- WHAT IS REQUIRED: Word for word, restate the lines from the start of the data below through the line containing "nut rest on.".

━━━━━━━━━━━━━━━━━━━━

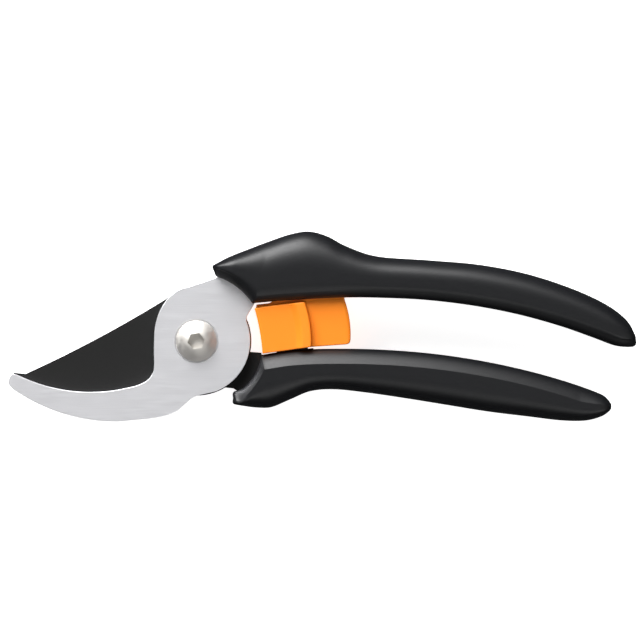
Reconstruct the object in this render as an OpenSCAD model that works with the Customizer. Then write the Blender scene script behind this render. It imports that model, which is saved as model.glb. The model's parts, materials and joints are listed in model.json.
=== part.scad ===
// Bypass pruner, lying flat. Millimetres, +X from the pivot toward the handle ends, +Z up.
// Origin: the pivot axis, on the plane that the handles and the pivot nut rest on.

/* [Handles] */
// Full thickness of both handles, across the flat of the tool
handle_t = 22; // [18:0.5:26]
// Half height of the upper handle's inner wall
upper_wall = 7.5; // [6:0.25:8]
// Half height of the lower handle's inner wall
lower_wall = 5; // [4.5:0.25:7]
// How far the upper handle's face falls toward its crease
upper_crown = 0.6; // [0:0.1:1.2]
// Share of a handle's width that its rounded outer (palm) side takes
palm_share = 0.68; // [0.5:0.02:0.75]
// Radius of the handles' concave front ends about the pivot
front_r = 22.4; // [21:0.1:24]

/* [Blades] */
// Thickness of the counter blade (hook)
counter_t = 3.4; // [2.5:0.1:4.5]
// Thickness of the cutting blade
cutting_t = 3.2; // [2.5:0.1:4.5]
// Running gap between the two blades
blade_gap = 0.1; // [0.05:0.01:0.3]
// Radius of the counter blade's round boss
boss_r = 17.9; // [16:0.1:20]
// Width of the ground bevel on the cutting edge
bevel_w = 5; // [2:0.5:7]

/* [Pivot] */
// Diameter of the shoulder the blades turn on
shoulder_d = 10; // [8:0.5:12]
// Thread diameter below the shoulder
thread_d = 8; // [6:1:10]
// Diameter of the button head
head_d = 13.7; // [12:0.1:16]
// Key size of the hex socket
key_af = 5; // [4:0.5:6]
// Radial clearance of the turning blade on the shoulder
pivot_fit = 0.05; // [0.02:0.01:0.1]

/* [Lock and spring] */
// How far the lock slider travels, away from the pivot
slide_travel = 3; // [2:0.25:3]
// Radius about the pivot of the spring's centre line
spring_r = 32.2; // [31:0.1:33]
// Outside diameter of the opening spring
spring_od = 7.5; // [6:0.1:7.6]
// Wire diameter of the opening spring
wire_d = 1.2; // [0.8:0.1:1.4]
// Coils in the opening spring
coils = 9; // [6:1:12]

/* [Output] */
// Sub-part to draw

/* [Hidden] */
$fn = 96;
zm = handle_t / 2;                    // height of the plane the blades shear in
hole_d = shoulder_d + 2 * pivot_fit;
counter_z = zm + blade_gap / 2;       // underside of the counter blade
cutting_z = zm - blade_gap / 2 - cutting_t;
head_seat_z = counter_z + counter_t - 0.5;
washer_t = 1.2;
washer_z = cutting_z - 0.05 - washer_t;
nut_collar_h = 2;
insert_gap = 0.03;                    // around a tang inside its moulded handle
eps = 0.01;

/* lock and housing, radii about the pivot */
tongue_r = [26.9, 37.1];
tongue_half = 4.9;
tongue_top = 18;                      // degrees
cheek_half = 3.9;                      // inside the housing's two cheeks
cavity_r = 23.3;                       // the cavity's inner side; its outer side is flat
cavity_x = 38.3;
cavity_half = 5.6;
stem_half = 6.5;
seat_hi = 28.6;                       // degrees, spring seat in the upper handle
seat_lo = -16.5;                      // degrees, spring seat in the housing
stem_x = [24.2, 49.2];
stem_top = 17.2;                      // at the spring seat's outer end, rising with the slide
slide_angle = 5;                      // degrees between the slide and +X
rail = [40, 14.9];                    // start of the slider's rails
rail_h = 2.2;
rail_len = 9.2;
rail_out = 1.5;

/* ---- curves ---- */
function polar(r, a) = [r * cos(a), r * sin(a)];
function arc(r, a0, a1, n = 10) = [for (i = [0:n]) polar(r, a0 + (a1 - a0) * i / n)];
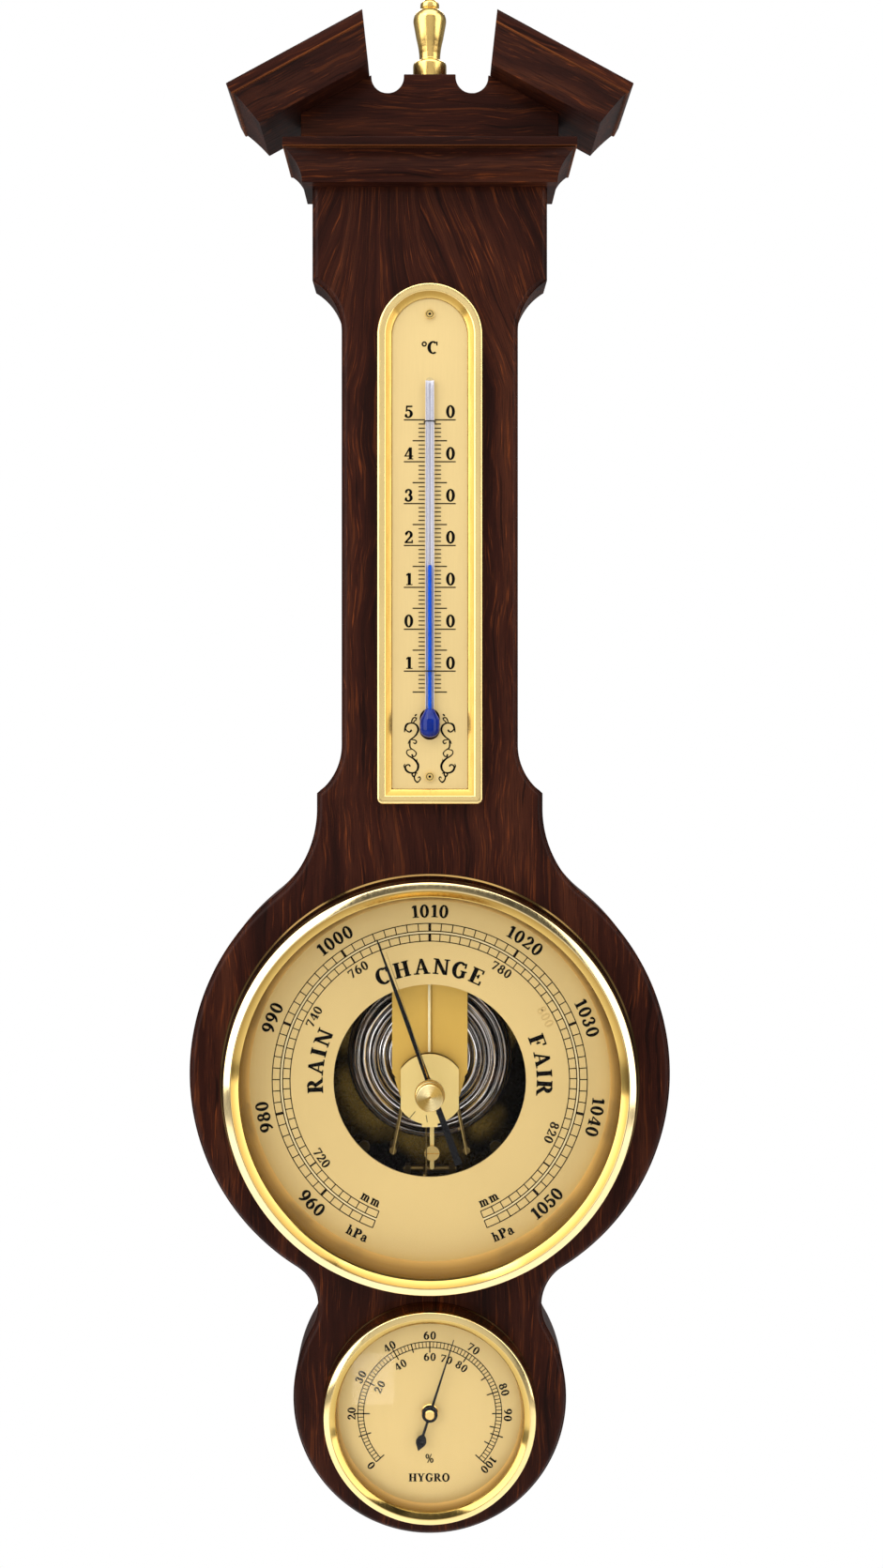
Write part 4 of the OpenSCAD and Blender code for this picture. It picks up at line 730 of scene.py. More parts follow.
def make_rake(name, node, mirror, material):
    """A raking cornice: the moulding returns at the lower end, the upper end leans, and the whole is laid on
    the slope of the pediment."""
    levels = moulding(41.0, 9.0, 0.0, 3.4, 10.3, 4.1, 0.9, (0.5, 0.25))
    up, f, s = levels.T
    loop = level_corners(-s, RAKE_LEN + up * math.tan(math.radians(RAKE_LEAN)), f)
    a = math.radians(RAKE_SLOPE)
    u, v = loop[..., 0], np.broadcast_to(up[:, None], loop.shape[:2])
    x = -RAKE_OUT + u * math.cos(a) - v * math.sin(a)
    z = RAKE_Z + u * math.sin(a) + v * math.cos(a)
    pts = np.stack((x * mirror, loop[..., 1], z), -1)
    rake = build(name, pts, level_faces(len(levels)), material, slot="case_wood", sharp=24, bevel=0.12)
    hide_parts(node)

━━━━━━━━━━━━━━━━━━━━

- ANSWER TO THE PROBLEM:
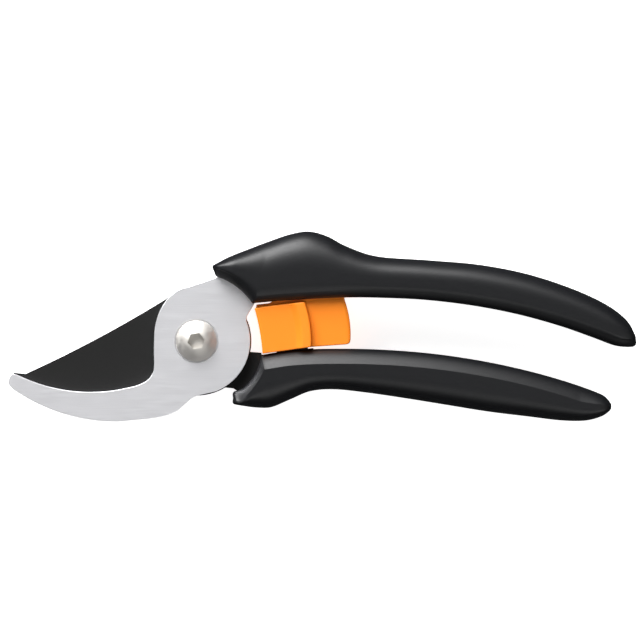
Reconstruct the object in this render as an OpenSCAD model that works with the Customizer. Then write the Blender scene script behind this render. It imports that model, which is saved as model.glb. The model's parts, materials and joints are listed in model.json.
=== part.scad ===
// Bypass pruner, lying flat. Millimetres, +X from the pivot toward the handle ends, +Z up.
// Origin: the pivot axis, on the plane that the handles and the pivot nut rest on.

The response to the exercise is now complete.